What schools should actually optimize for

I think institutions should stop asking which AI tool is smartest and start asking which one can be governed.

That means a few things.

  • Clear contractual limits on data use, retention, training, and redisclosure.
  • A security and privacy review process that covers AI-specific behavior, not just generic SaaS checklists.
  • Accessibility review, because a tool that excludes part of the classroom is not a teaching tool.
  • Faculty and staff education that treats AI use as a pedagogical and operational judgment call, not just a feature set.
  • Human-in-the-loop norms for high-stakes outputs such as grading, advising, intervention, and student support.
  • A rollout plan that begins with bounded use cases instead of campus-wide magical thinking.

The institutions that do this well will look slower in the short term and much smarter over time.

The ones that do it badly will keep cycling between pilot programs, faculty distrust, privacy panic, and quietly abandoned tools.

The real lesson

The first era of AI in education was sold as personalization.

The next era will be won by governance.

Khanmigo is useful precisely because it exposed the gap between those two things.

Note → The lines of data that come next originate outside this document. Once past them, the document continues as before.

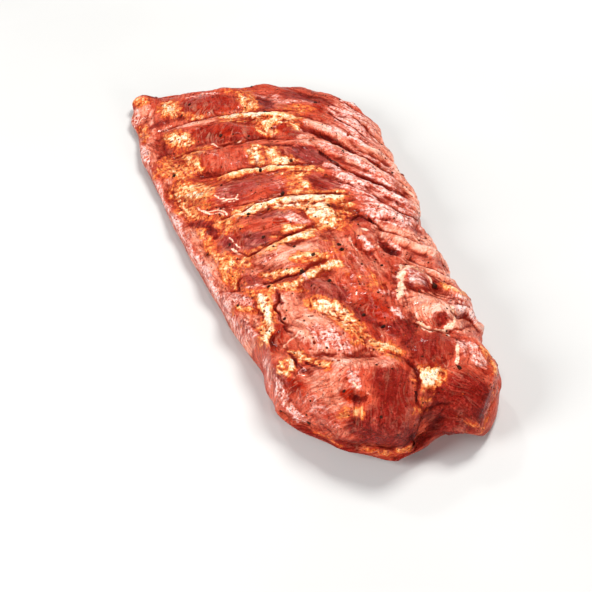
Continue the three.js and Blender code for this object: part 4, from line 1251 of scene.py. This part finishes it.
def makeFloor():
    kit = ShaderKit("paleFloor")
    cloudy = kit.step(kit.noise(kit.place(), 0.004, 3, 0.5), -0.6, 0.6)
    dark = tuple(stage["floorClouds"] * share for share in stage["floor"][:3]) + (1.0,)
    colour = kit.mix(cloudy, dark, stage["floor"])
    material = kit.finish({"Base Color": colour, "Roughness": stage["floorRoughness"]})
    half = stage["floorSize"] / 2
    points = [(-half, -half, 0), (half, -half, 0), (half, half, 0), (-half, half, 0)]
    floor = meshFrom("floor", points, [[0, 1, 2, 3]], material)


def makeLights():
    world = bpy.data.worlds.new("softStudio")
    world.use_nodes = True
    background = world.node_tree.nodes["Background"]
    background.inputs["Color"].default_value = (*stage["world"], 1)
    background.inputs["Strength"].default_value = stage["worldStrength"]
    bpy.context.scene.world = world
    for name, (place, aim, size, power, colour, mirrored) in stage["lights"].items():
        data = bpy.data.lights.new(name, "AREA")
        data.shape, data.size, data.energy, data.color = "DISK", size, power, colour
        light = bpy.data.objects.new(name, data)
        light.location, light.visible_glossy = place, mirrored
        light.rotation_euler = (Vector(aim) - Vector(place)).to_track_quat("-Z", "Y").to_euler()
        bpy.context.scene.collection.objects.link(light)


def makeCamera():
    heading, roll = math.radians(camera["heading"]), math.radians(camera["roll"])
    forward = Vector(lookDirection())
    level = Vector((math.cos(heading), -math.sin(heading), 0))
    upright = level.cross(forward)
    right = level * math.cos(roll) + upright * math.sin(roll)
    up = right.cross(forward)
    data = bpy.data.cameras.new("camera")
    data.lens, data.sensor_width, data.clip_start = camera["lens"], camera["sensor"], camera["nearest"] * mm
    eye = bpy.data.objects.new("camera", data)
    turned = Matrix((right, up, -forward)).transposed().to_4x4()
    eye.matrix_world = Matrix.Translation(Vector(camera["place"]) * mm) @ turned
    bpy.context.scene.collection.objects.link(eye)
    bpy.context.scene.camera = eye


makeCamera()
makeLights()
makeFloor()
bpy.context.scene.view_settings.view_transform = "Standard"
print("stage set")

meat, skin = shapeMeat()
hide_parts("rack")
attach(meat, "root")
print("meat shaped:", len(meat.data.polygons), "faces")

pepperBlack = crumbMaterial("blackPepper", pepper)
pepperPlaces = [(p, q, size * pepper["largeScale"]) for p, q, size in pepper["large"]]
crumbs = strew("crackedPepper", pepperPlaces + scatter(pepper["fine"]), pepper, skin, pepperBlack)
chilliRed = crumbMaterial("driedChilli", chilli)
flakes = strew("chilliFlakes", scatter(chilli), chilli, skin, chilliRed)
for piece in (crumbs, flakes):
    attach(piece, "root")
print("pepper and chilli strewn")
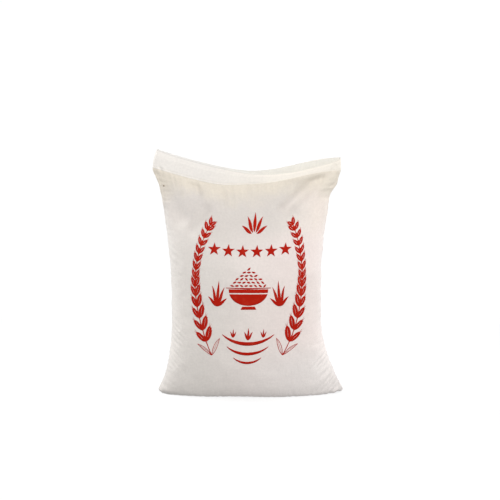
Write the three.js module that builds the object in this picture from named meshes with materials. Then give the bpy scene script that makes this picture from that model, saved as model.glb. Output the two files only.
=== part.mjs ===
// A ten-kilogram rice sack of plain cotton, filled and standing, with its hemmed mouth pressed shut.
// Millimetres, +Z up. The printed front faces -Y, and the origin is on the floor under the middle of the sack.
import * as THREE from "three";

// The two side seams, each as seen from the front: how far it stands from the middle at the waist, at the
// mouth and at the ear of cloth on the floor, the heights between which it widens, and the stiff hem's flare.
const LEFT_SEAM = {
  waist: 152.2,
  waistHeight: 180,
  mouth: 181.7,
  mouthHeight: 444,
  mouthPower: 2,
  flare: 6,
  flareFrom: 406,
  flareTo: 442,
  ear: 179.4,
  earFrom: 170,
  earPower: 3,
  cornerLean: 9,
};
const RIGHT_SEAM = {
  waist: 143,
  waistHeight: 250,
  mouth: 172.2,
  mouthHeight: 444,
  mouthPower: 1.7,
  flare: 8.5,
  flareFrom: 392,
  flareTo: 418,
  ear: 188.6,
  earFrom: 150,
  earPower: 1.75,
  cornerLean: 0,
};
const EAR_HEIGHT = 8; // the widest point of an ear above the floor
const EAR_LIFT = 2; // the underside of the right ear above the floor
const EAR_RADIUS = 6;

// The mouth: the rim sags between its two corners, and the hem runs along under it.
const RIM_LOW = 441;
const LEFT_CORNER_RISE = 42;
const LEFT_CORNER_POWER = 1.4;
const RIGHT_CORNER_RISE = 26;
const RIGHT_CORNER_POWER = 2.2;
const HEM_LEFT = 36; // height of the hem where it stands upright, on the left
const HEM_RIGHT = 26; // and where it leans back, on the right
const HEM_TURN_AT = -0.15;
const HEM_TURN_WIDTH = 0.15;
const RIM_GAP = 2; // the front rim under the back one
const RIM_DROP = 12; // and this much further where it has slipped, right of the middle
const RIM_DROP_AT = 0.6; // places and widths across are shares of the half width
const RIM_DROP_WIDTH = 0.5;
const RIM_DEPTH = 3; // half the thickness across both rims
const LIP = 1.6; // thickness of one hemmed rim
const MOUTH_GROOVE = 9; // depth of the closed slit between the rims
const HEM_DEPTH = 5; // the hem's lower edge in front of the middle, on the left
const HEM_LEAN = 11; // and this much further forward on the right
const HEM_LEAN_AT = 0.45;
const HEM_LEAN_WIDTH = 0.38;
const HEM_LEAN_FROM = 0.88; // share of the height where the cloth starts to follow the hem
const HEM_LEAN_POWER = 2.2;
const SEAM_CLOSING = 12; // power: the two faces part quickly beside a side seam

// The filled belly, as half depths on the middle line.
const FLOOR_DEPTH = 46;
const BELLY_DEPTH = 81;
const BELLY_AT = 0.3; // share of the height where the belly is deepest
const BELLY_POWER = 3.2;
const BELLY_ROUND = 0.9;

// How a level section narrows towards its seams: 1 is a round end, more is a flat ear.
const END_AT_FLOOR = { left: 0.95, right: 1.4 };
const END_AT_BELLY = 0.9;
const END_AT_HEM = 1.4;
const FLOOR_END_UP_TO = 0.28; // shares of the height
const HEM_END_FROM = 0.55;

// Soft hollows and ridges pressed into the cloth: [x, z] at both ends, half width and depth (a ridge is
// negative), on the front or the back.
const FOLDS = [
  { face: "front", from: [151, 439], to: [72, 374], width: 12, depth: 16 },
  { face: "front", from: [166, 435], to: [91, 380], width: 11, depth: -8 },
  { face: "front", from: [-168, 388], to: [-126, 338], width: 18, depth: 19 },
  { face: "front", from: [-113, 410], to: [-101, 388], width: 9, depth: 8 },
  { face: "front", from: [-58, 410], to: [-44, 372], width: 12, depth: 4 },
  { face: "back", from: [140, 432], to: [70, 360], width: 16, depth: 8 },
  { face: "back", from: [-148, 430], to: [-84, 352], width: 15, depth: 9 },
  { face: "back", from: [-20, 416], to: [12, 376], width: 16, depth: 5 },
];
const FOLDS_END = 0.035; // they fade out over this share of the body's height under the stiff hem

const ACROSS = 44; // facets across each face
const ROWS_UP = 26; // rows of facets from the floor to the hem
const ROWS_HEM = 3;
const ROWS_CROWD = 1.6; // rows crowd towards the floor
const ROWS_EVEN = 0.45; // and, by this share, towards the hem as well

const clamp01 = (t) => Math.min(1, Math.max(0, t));
const mix = (a, b, t) => a + (b - a) * t;
const bell = (t) => Math.exp(-t * t);
const smooth = (t) => clamp01(t) ** 2 * (3 - 2 * clamp01(t));

// How far a side seam stands from the middle at a height.
function seamReach(seam, corner, z) {
  const up = clamp01((z - seam.waistHeight) / (seam.mouthHeight - seam.waistHeight));
  const down = clamp01((seam.earFrom - z) / (seam.earFrom - EAR_HEIGHT));
  const lean = clamp01((z - seam.mouthHeight) / (corner - seam.mouthHeight));
  const under = clamp01((EAR_HEIGHT - z) / EAR_RADIUS);
  return (
    seam.waist +
    (seam.mouth - seam.waist) * up ** seam.mouthPower +
    seam.flare * smooth((z - seam.flareFrom) / (seam.flareTo - seam.flareFrom)) +
    (seam.ear - seam.waist) * down ** seam.earPower -
    seam.cornerLean * lean ** 2 -
    EAR_RADIUS * (1 - Math.sqrt(1 - under * under))
  );
}

// Heights of the mouth's lines. across runs from -1 at the left seam to 1 at the right one.
function rimHeight(across, face) {
  const back =
    across < 0
      ? RIM_LOW + LEFT_CORNER_RISE * (-across) ** LEFT_CORNER_POWER
      : RIM_LOW + RIGHT_CORNER_RISE * Math.sin((across * Math.PI) / 2) ** RIGHT_CORNER_POWER;
  if (face === "back") return back;
  return back - (RIM_GAP + RIM_DROP * bell((across - RIM_DROP_AT) / RIM_DROP_WIDTH)) * seamClosing(across);
}

function hemHeight(across) {
  const turn = 0.5 + 0.5 * Math.tanh((across - HEM_TURN_AT) / HEM_TURN_WIDTH);
  return rimHeight(across, "back") - mix(HEM_LEFT, HEM_RIGHT, turn);
}

const baseHeight = (across) => EAR_LIFT * smooth((across - 0.8) / 0.2);

// Brings both faces together at the side seams.
function seamClosing(across) {
  return Math.sqrt(1 - Math.abs(across) ** SEAM_CLOSING);
}

// Half depth of the filled sack on the middle line, from the floor, 0, to the hem, 1.
function bellyDepth(up) {
  if (up < BELLY_AT) {
    const low = 1 - up / BELLY_AT;
    return mix(FLOOR_DEPTH, BELLY_DEPTH, Math.sqrt(1 - low * low));
  }
  const high = (up - BELLY_AT) / (1 - BELLY_AT);
  return BELLY_DEPTH * (1 - high ** BELLY_POWER) ** BELLY_ROUND;
}

function sectionEnd(up, across) {
  const floor = across < 0 ? END_AT_FLOOR.left : END_AT_FLOOR.right;
  const low = mix(floor, END_AT_BELLY, smooth(up / FLOOR_END_UP_TO));
  return mix(low, END_AT_HEM, smooth((up - HEM_END_FROM) / (1 - HEM_END_FROM)));
}

// Depth of the hem's lower edge. It stands furthest forward where the hem leans back.
function hemDepth(across, face) {
  const lean = face === "front" ? HEM_LEAN * bell((across - HEM_LEAN_AT) / HEM_LEAN_WIDTH) : 0;
  return (HEM_DEPTH + lean) * seamClosing(across);
}

// Depth taken out by the soft folds at a place on a face, and at a share of the body's height.
function foldDepth(face, x, z, up) {
  let taken = 0;
  for (const fold of FOLDS) {
    if (fold.face !== face) continue;
    const [x0, z0] = fold.from;
    const [x1, z1] = fold.to;
    const length = Math.hypot(x1 - x0, z1 - z0);
    const along = ((x - x0) * (x1 - x0) + (z - z0) * (z1 - z0)) / length;
    const off = ((x - x0) * (z1 - z0) - (z - z0) * (x1 - x0)) / length;
    const past = Math.max(0, -along, along - length);
    taken += fold.depth * bell(Math.hypot(off, past) / fold.width);
  }
  return taken * smooth((1 - up) / FOLDS_END);
}

// One point of the cloth at a height, with its depth from the middle plane.
function clothPoint(turn, face, z, depth, inset = 0) {
  const across = Math.sin((turn * Math.PI) / 2);
  const left = seamReach(LEFT_SEAM, rimHeight(-1, "back"), z(-1)) - inset;
  const right = seamReach(RIGHT_SEAM, rimHeight(1, "back"), z(1)) - inset;
  const x = (right - left) / 2 + ((right + left) / 2) * across;
  const side = face === "front" ? -1 : 1;
  return [x, side * depth(across, x), z(across)];
}

// A ring of the sack: the front from left to right, then the back from right to left.
function ring(heightOn, depthOn, inset) {
  const points = [];
  for (const face of ["front", "back"]) {
    for (let i = 0; i < ACROSS; i++) {
      const turn = (face === "front" ? 1 : -1) * ((2 * i) / ACROSS - 1);
      points.push(clothPoint(turn, face, heightOn(face), depthOn(face), inset));
    }
  }
  return points;
}

// The bottom seam, a line that closes the sack under it.
function baseRing() {
  return ring(() => baseHeight, () => () => 0, EAR_RADIUS);
}

function bodyRings() {
  const rings = [];
  for (let i = 0; i <= ROWS_UP; i++) {
    const share = i / ROWS_UP;
    const up = mix(share ** ROWS_CROWD, smooth(share), ROWS_EVEN);
    const follow = clamp01((up - HEM_LEAN_FROM) / (1 - HEM_LEAN_FROM)) ** HEM_LEAN_POWER;
    const height = (across) => mix(baseHeight(across), hemHeight(across), up);
    const depth = (face) => (across, x) => {
      const round = Math.sqrt(Math.max(0, 1 - across * across)) ** sectionEnd(up, across);
      const full = bellyDepth(up) * round + hemDepth(across, face) * follow;
      const taken = foldDepth(face, x, height(across), up) * round;
      return Math.max(full - taken, RIM_DEPTH * seamClosing(across));
    };
    rings.push(ring(() => height, depth));
  }
  return rings;
}

// The hem up to the rim, then the inner edge of the lips and the bottom of the closed slit between them.
function mouthRings() {
  const rings = [];
  const rimDepth = (across) => RIM_DEPTH * seamClosing(across);
  for (let i = 1; i <= ROWS_HEM; i++) {
    const up = i / ROWS_HEM;
    const height = (face) => (across) => mix(hemHeight(across), rimHeight(across, face), up);
    const depth = (face) => (across) => mix(hemDepth(across, face), rimDepth(across), up);
    rings.push(ring(height, depth));
  }
  const rim = (face) => (across) => rimHeight(across, face);
  const lipDepth = () => (across) => (RIM_DEPTH - LIP) * seamClosing(across);
  const slit = () => (across) => rimHeight(across, "front") - MOUTH_GROOVE * seamClosing(across);
  rings.push(ring(rim, lipDepth, LIP));
  rings.push(ring(slit, () => () => 0, 2 * LIP));
  return rings;
}

// Joins rings of equal count into one closed body. The first and last rings are lines that close it.
function loft(rings) {
  const count = rings[0].length;
  const index = [];
  for (let r = 0; r + 1 < rings.length; r++) {
    for (let i = 0; i < count; i++) {
      const a = r * count + i;
      const b = r * count + ((i + 1) % count);
      const c = b + count;
      const d = a + count;
      index.push(a, b, c, a, c, d);
    }
  }
  const geometry = new THREE.BufferGeometry();
  geometry.setAttribute("position", new THREE.Float32BufferAttribute(rings.flat(2), 3));
  geometry.setIndex(index);
  geometry.computeVertexNormals();
  return geometry;
}

const cotton = new THREE.MeshStandardMaterial({
  name: "unbleached_cotton",
  color: 0xe6dfd6,
  roughness: 0.95,
  metalness: 0,
});

const sack = new THREE.Mesh(loft([baseRing(), ...bodyRings(), ...mouthRings()]), cotton);
sack.name = "rice_sack";

const group = new THREE.Group();
group.add(sack);

export default group;
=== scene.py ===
# A cotton sack filled with ten kilograms of rice, with a hemmed mouth, side seams and a red printed front.
import math

import bpy
import numpy as np
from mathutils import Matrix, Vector
from mathutils.bvhtree import BVHTree
from mathutils.geometry import delaunay_2d_cdt


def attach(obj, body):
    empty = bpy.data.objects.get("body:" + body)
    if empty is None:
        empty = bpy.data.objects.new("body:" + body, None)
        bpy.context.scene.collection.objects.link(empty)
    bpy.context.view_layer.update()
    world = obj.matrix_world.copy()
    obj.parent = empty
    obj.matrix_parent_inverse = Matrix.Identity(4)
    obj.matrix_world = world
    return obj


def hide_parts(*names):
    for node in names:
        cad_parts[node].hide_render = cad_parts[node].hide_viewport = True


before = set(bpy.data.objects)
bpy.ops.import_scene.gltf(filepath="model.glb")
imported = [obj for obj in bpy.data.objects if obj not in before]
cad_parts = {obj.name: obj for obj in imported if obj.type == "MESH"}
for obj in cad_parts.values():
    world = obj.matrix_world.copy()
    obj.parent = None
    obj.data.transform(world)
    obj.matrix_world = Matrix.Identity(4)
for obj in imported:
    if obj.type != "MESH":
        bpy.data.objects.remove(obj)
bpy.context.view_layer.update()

# Sizes are in millimetres, and MM turns them into metres. The printed front faces -Y.
MM = 0.001

# The side seams as seen from the front: how far each stands from the middle at the waist, at the mouth and at
# the ear of cloth on the floor, the heights between which it widens, and the stiff hem's flare.
LEFT_SEAM = {
    "waist": 152.2, "waist_height": 180, "mouth": 181.7, "mouth_height": 444, "mouth_power": 2,
    "flare": 6, "flare_from": 406, "flare_to": 442,
    "ear": 179.4, "ear_from": 170, "ear_power": 3, "corner_lean": 9,
}
RIGHT_SEAM = {
    "waist": 143, "waist_height": 250, "mouth": 172.2, "mouth_height": 444, "mouth_power": 1.7,
    "flare": 8.5, "flare_from": 392, "flare_to": 418,
    "ear": 188.6, "ear_from": 150, "ear_power": 1.75, "corner_lean": 0,
}
EAR_HEIGHT = 8
EAR_LIFT = 2
EAR_RADIUS = 6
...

It showed that even a mission-aligned, educator-friendly, well-branded AI product does not automatically become institutional infrastructure. It still has to earn trust across legal review, classroom practice, policy, faculty norms, and day-to-day instructional reality.

That is not a story about one product failing.

It is a story about a market discovering where the real work lives.

Takeaways

  • Khanmigo did not disappear, but it did show that even the strongest AI-in-education brand cannot skip implementation, training, and institutional trust-building.
  • FERPA matters, but it does not answer the full deployment question for generative AI. Contract control, data governance, and vendor review matter just as much.
  • Faculty education is not secondary rollout work. In practice, it is the layer that determines whether an AI tool becomes useful, risky, or ignored.